#### [WHAT YOU HAVE TO DO]
Output the data below in full, byte for byte. Nothing may differ.

#### [GIVEN RECORDS]

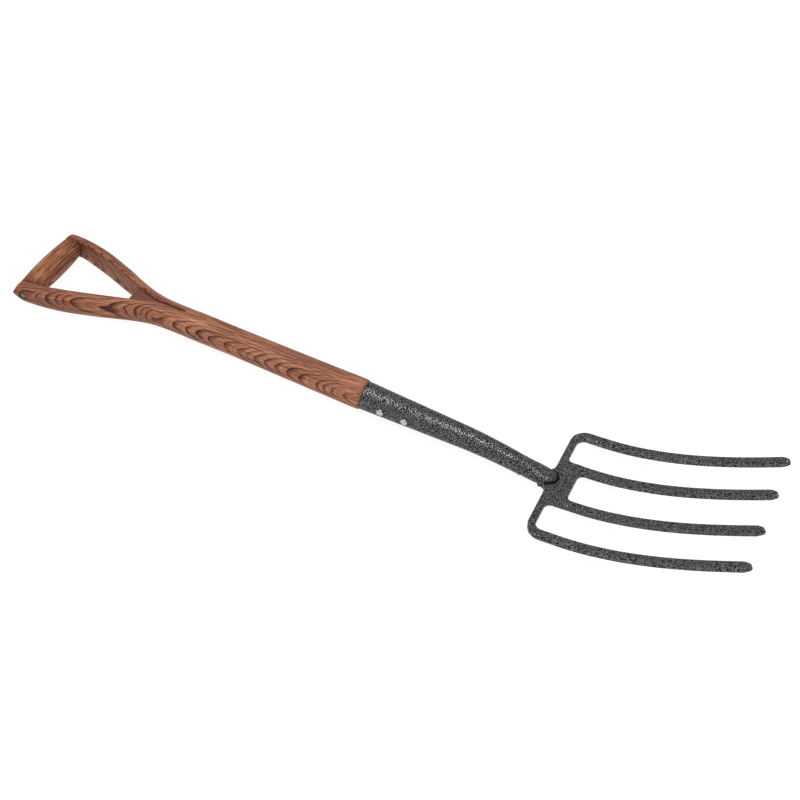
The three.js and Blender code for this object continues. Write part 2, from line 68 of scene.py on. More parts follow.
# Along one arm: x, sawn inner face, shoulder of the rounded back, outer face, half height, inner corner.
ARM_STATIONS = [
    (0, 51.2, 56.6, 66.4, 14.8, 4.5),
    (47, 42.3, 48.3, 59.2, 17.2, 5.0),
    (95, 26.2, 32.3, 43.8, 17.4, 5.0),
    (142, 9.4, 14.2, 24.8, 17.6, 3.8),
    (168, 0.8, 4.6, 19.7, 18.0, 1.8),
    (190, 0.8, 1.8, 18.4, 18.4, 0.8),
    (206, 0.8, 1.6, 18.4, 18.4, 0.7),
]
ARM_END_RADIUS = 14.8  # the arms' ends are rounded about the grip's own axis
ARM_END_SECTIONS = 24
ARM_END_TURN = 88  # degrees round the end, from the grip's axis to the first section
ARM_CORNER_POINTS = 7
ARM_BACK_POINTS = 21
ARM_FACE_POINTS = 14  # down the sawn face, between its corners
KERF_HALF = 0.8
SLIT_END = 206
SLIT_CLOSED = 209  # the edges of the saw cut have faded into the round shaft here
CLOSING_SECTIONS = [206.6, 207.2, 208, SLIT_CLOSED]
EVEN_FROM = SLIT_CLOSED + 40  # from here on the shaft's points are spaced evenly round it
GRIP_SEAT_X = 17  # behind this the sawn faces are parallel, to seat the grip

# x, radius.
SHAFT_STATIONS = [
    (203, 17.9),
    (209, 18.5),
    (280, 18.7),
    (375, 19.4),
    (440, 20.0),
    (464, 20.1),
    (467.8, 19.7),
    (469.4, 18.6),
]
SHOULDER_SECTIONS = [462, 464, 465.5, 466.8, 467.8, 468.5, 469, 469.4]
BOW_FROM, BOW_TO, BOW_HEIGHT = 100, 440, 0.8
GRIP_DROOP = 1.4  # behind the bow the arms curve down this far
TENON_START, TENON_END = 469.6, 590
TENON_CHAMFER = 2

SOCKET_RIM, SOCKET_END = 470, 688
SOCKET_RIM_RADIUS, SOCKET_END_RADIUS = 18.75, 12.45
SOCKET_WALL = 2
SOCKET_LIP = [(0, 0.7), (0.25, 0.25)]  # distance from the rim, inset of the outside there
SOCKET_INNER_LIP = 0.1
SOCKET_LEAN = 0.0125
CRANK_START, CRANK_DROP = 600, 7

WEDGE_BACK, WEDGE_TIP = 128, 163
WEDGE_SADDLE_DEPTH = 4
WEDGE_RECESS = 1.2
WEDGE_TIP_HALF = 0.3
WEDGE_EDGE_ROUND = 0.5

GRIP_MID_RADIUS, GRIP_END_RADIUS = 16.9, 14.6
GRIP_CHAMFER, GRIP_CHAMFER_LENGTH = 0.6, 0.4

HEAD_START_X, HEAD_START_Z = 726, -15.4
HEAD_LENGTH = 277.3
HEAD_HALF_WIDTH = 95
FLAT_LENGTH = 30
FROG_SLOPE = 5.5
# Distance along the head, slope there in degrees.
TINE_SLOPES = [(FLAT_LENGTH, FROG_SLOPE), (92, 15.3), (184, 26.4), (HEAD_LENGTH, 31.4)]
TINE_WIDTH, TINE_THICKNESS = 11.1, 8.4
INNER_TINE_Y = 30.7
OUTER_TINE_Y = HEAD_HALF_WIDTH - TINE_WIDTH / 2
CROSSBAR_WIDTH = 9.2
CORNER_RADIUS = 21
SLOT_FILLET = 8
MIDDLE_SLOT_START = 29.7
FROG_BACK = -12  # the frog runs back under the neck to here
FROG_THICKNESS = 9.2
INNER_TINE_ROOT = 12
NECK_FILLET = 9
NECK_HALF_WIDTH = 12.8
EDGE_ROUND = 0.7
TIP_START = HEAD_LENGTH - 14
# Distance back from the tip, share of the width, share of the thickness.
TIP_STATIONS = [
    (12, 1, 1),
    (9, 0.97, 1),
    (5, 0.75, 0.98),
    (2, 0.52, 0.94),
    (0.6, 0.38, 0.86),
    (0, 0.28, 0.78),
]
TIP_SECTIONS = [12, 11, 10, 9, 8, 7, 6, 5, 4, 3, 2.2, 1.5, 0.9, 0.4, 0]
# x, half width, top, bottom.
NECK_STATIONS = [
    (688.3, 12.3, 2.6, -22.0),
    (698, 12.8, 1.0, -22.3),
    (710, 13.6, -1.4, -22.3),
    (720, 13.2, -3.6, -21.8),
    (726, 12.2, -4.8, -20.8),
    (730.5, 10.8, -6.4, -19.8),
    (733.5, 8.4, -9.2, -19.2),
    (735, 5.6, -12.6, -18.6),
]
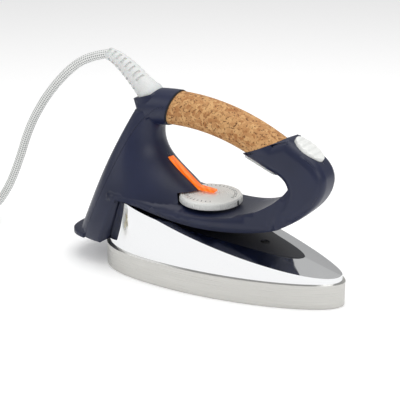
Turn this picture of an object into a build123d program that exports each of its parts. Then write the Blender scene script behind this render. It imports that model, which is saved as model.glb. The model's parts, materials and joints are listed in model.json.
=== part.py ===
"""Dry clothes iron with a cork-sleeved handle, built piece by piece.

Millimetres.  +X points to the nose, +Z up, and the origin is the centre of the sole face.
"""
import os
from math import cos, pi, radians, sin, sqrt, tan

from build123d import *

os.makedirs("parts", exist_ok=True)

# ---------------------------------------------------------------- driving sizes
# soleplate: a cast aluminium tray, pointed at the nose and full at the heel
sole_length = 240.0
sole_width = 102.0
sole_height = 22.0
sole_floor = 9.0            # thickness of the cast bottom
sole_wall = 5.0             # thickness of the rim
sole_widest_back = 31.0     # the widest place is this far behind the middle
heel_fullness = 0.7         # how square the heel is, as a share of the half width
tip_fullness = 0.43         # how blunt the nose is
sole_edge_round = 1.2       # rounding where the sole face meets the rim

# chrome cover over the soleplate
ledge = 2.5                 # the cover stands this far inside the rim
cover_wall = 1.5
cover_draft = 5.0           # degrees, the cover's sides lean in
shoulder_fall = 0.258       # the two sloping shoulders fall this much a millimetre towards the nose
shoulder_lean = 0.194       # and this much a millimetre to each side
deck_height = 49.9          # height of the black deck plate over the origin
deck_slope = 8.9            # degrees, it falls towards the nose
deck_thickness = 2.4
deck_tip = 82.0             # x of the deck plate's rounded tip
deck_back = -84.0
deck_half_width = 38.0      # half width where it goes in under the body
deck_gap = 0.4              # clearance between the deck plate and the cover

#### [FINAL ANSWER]
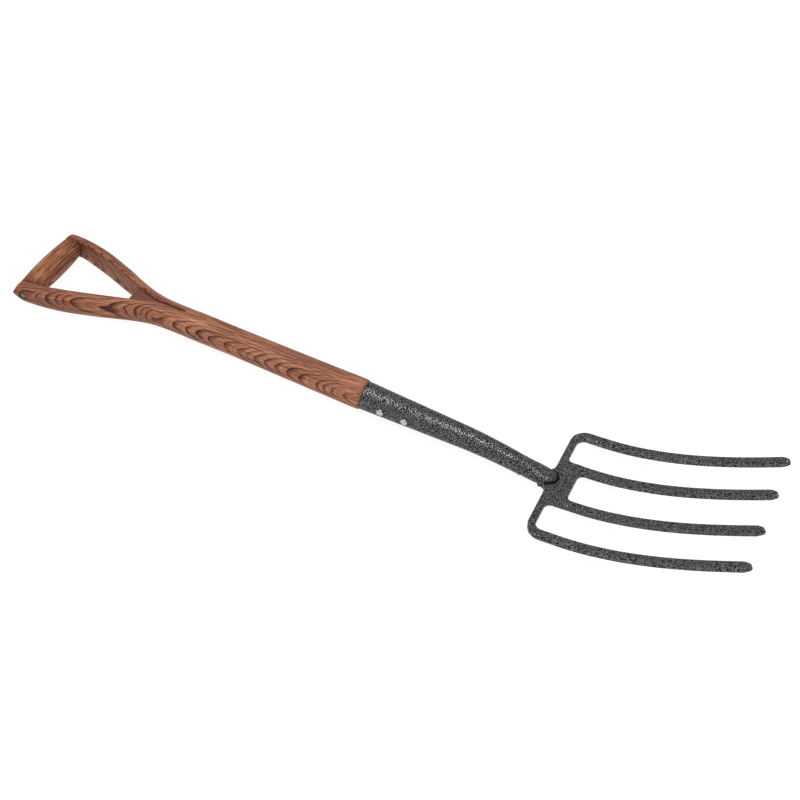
The three.js and Blender code for this object continues. Write part 2, from line 68 of scene.py on. More parts follow.
# Along one arm: x, sawn inner face, shoulder of the rounded back, outer face, half height, inner corner.
ARM_STATIONS = [
    (0, 51.2, 56.6, 66.4, 14.8, 4.5),
    (47, 42.3, 48.3, 59.2, 17.2, 5.0),
    (95, 26.2, 32.3, 43.8, 17.4, 5.0),
    (142, 9.4, 14.2, 24.8, 17.6, 3.8),
    (168, 0.8, 4.6, 19.7, 18.0, 1.8),
    (190, 0.8, 1.8, 18.4, 18.4, 0.8),
    (206, 0.8, 1.6, 18.4, 18.4, 0.7),
]
ARM_END_RADIUS = 14.8  # the arms' ends are rounded about the grip's own axis
ARM_END_SECTIONS = 24
ARM_END_TURN = 88  # degrees round the end, from the grip's axis to the first section
ARM_CORNER_POINTS = 7
ARM_BACK_POINTS = 21
ARM_FACE_POINTS = 14  # down the sawn face, between its corners
KERF_HALF = 0.8
SLIT_END = 206
SLIT_CLOSED = 209  # the edges of the saw cut have faded into the round shaft here
CLOSING_SECTIONS = [206.6, 207.2, 208, SLIT_CLOSED]
EVEN_FROM = SLIT_CLOSED + 40  # from here on the shaft's points are spaced evenly round it
GRIP_SEAT_X = 17  # behind this the sawn faces are parallel, to seat the grip

# x, radius.
SHAFT_STATIONS = [
    (203, 17.9),
    (209, 18.5),
    (280, 18.7),
    (375, 19.4),
    (440, 20.0),
    (464, 20.1),
    (467.8, 19.7),
    (469.4, 18.6),
]
SHOULDER_SECTIONS = [462, 464, 465.5, 466.8, 467.8, 468.5, 469, 469.4]
BOW_FROM, BOW_TO, BOW_HEIGHT = 100, 440, 0.8
GRIP_DROOP = 1.4  # behind the bow the arms curve down this far
TENON_START, TENON_END = 469.6, 590
TENON_CHAMFER = 2

SOCKET_RIM, SOCKET_END = 470, 688
SOCKET_RIM_RADIUS, SOCKET_END_RADIUS = 18.75, 12.45
SOCKET_WALL = 2
SOCKET_LIP = [(0, 0.7), (0.25, 0.25)]  # distance from the rim, inset of the outside there
SOCKET_INNER_LIP = 0.1
SOCKET_LEAN = 0.0125
CRANK_START, CRANK_DROP = 600, 7

WEDGE_BACK, WEDGE_TIP = 128, 163
WEDGE_SADDLE_DEPTH = 4
WEDGE_RECESS = 1.2
WEDGE_TIP_HALF = 0.3
WEDGE_EDGE_ROUND = 0.5

GRIP_MID_RADIUS, GRIP_END_RADIUS = 16.9, 14.6
GRIP_CHAMFER, GRIP_CHAMFER_LENGTH = 0.6, 0.4

HEAD_START_X, HEAD_START_Z = 726, -15.4
HEAD_LENGTH = 277.3
HEAD_HALF_WIDTH = 95
FLAT_LENGTH = 30
FROG_SLOPE = 5.5
# Distance along the head, slope there in degrees.
TINE_SLOPES = [(FLAT_LENGTH, FROG_SLOPE), (92, 15.3), (184, 26.4), (HEAD_LENGTH, 31.4)]
TINE_WIDTH, TINE_THICKNESS = 11.1, 8.4
INNER_TINE_Y = 30.7
OUTER_TINE_Y = HEAD_HALF_WIDTH - TINE_WIDTH / 2
CROSSBAR_WIDTH = 9.2
CORNER_RADIUS = 21
SLOT_FILLET = 8
MIDDLE_SLOT_START = 29.7
FROG_BACK = -12  # the frog runs back under the neck to here
FROG_THICKNESS = 9.2
INNER_TINE_ROOT = 12
NECK_FILLET = 9
NECK_HALF_WIDTH = 12.8
EDGE_ROUND = 0.7
TIP_START = HEAD_LENGTH - 14
# Distance back from the tip, share of the width, share of the thickness.
TIP_STATIONS = [
    (12, 1, 1),
    (9, 0.97, 1),
    (5, 0.75, 0.98),
    (2, 0.52, 0.94),
    (0.6, 0.38, 0.86),
    (0, 0.28, 0.78),
]
TIP_SECTIONS = [12, 11, 10, 9, 8, 7, 6, 5, 4, 3, 2.2, 1.5, 0.9, 0.4, 0]
# x, half width, top, bottom.
NECK_STATIONS = [
    (688.3, 12.3, 2.6, -22.0),
    (698, 12.8, 1.0, -22.3),
    (710, 13.6, -1.4, -22.3),
    (720, 13.2, -3.6, -21.8),
    (726, 12.2, -4.8, -20.8),
    (730.5, 10.8, -6.4, -19.8),
    (733.5, 8.4, -9.2, -19.2),
    (735, 5.6, -12.6, -18.6),
]
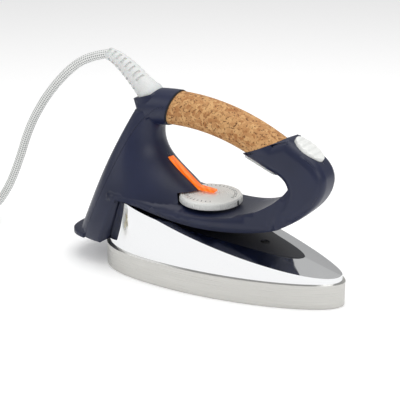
Turn this picture of an object into a build123d program that exports each of its parts. Then write the Blender scene script behind this render. It imports that model, which is saved as model.glb. The model's parts, materials and joints are listed in model.json.
=== part.py ===
"""Dry clothes iron with a cork-sleeved handle, built piece by piece.

Millimetres.  +X points to the nose, +Z up, and the origin is the centre of the sole face.
"""
import os
from math import cos, pi, radians, sin, sqrt, tan

from build123d import *

os.makedirs("parts", exist_ok=True)

# ---------------------------------------------------------------- driving sizes
# soleplate: a cast aluminium tray, pointed at the nose and full at the heel
sole_length = 240.0
sole_width = 102.0
sole_height = 22.0
sole_floor = 9.0            # thickness of the cast bottom
sole_wall = 5.0             # thickness of the rim
sole_widest_back = 31.0     # the widest place is this far behind the middle
heel_fullness = 0.7         # how square the heel is, as a share of the half width
tip_fullness = 0.43         # how blunt the nose is
sole_edge_round = 1.2       # rounding where the sole face meets the rim

# chrome cover over the soleplate
ledge = 2.5                 # the cover stands this far inside the rim
cover_wall = 1.5
cover_draft = 5.0           # degrees, the cover's sides lean in
shoulder_fall = 0.258       # the two sloping shoulders fall this much a millimetre towards the nose
shoulder_lean = 0.194       # and this much a millimetre to each side
deck_height = 49.9          # height of the black deck plate over the origin
deck_slope = 8.9            # degrees, it falls towards the nose
deck_thickness = 2.4
deck_tip = 82.0             # x of the deck plate's rounded tip
deck_back = -84.0
deck_half_width = 38.0      # half width where it goes in under the body
deck_gap = 0.4              # clearance between the deck plate and the cover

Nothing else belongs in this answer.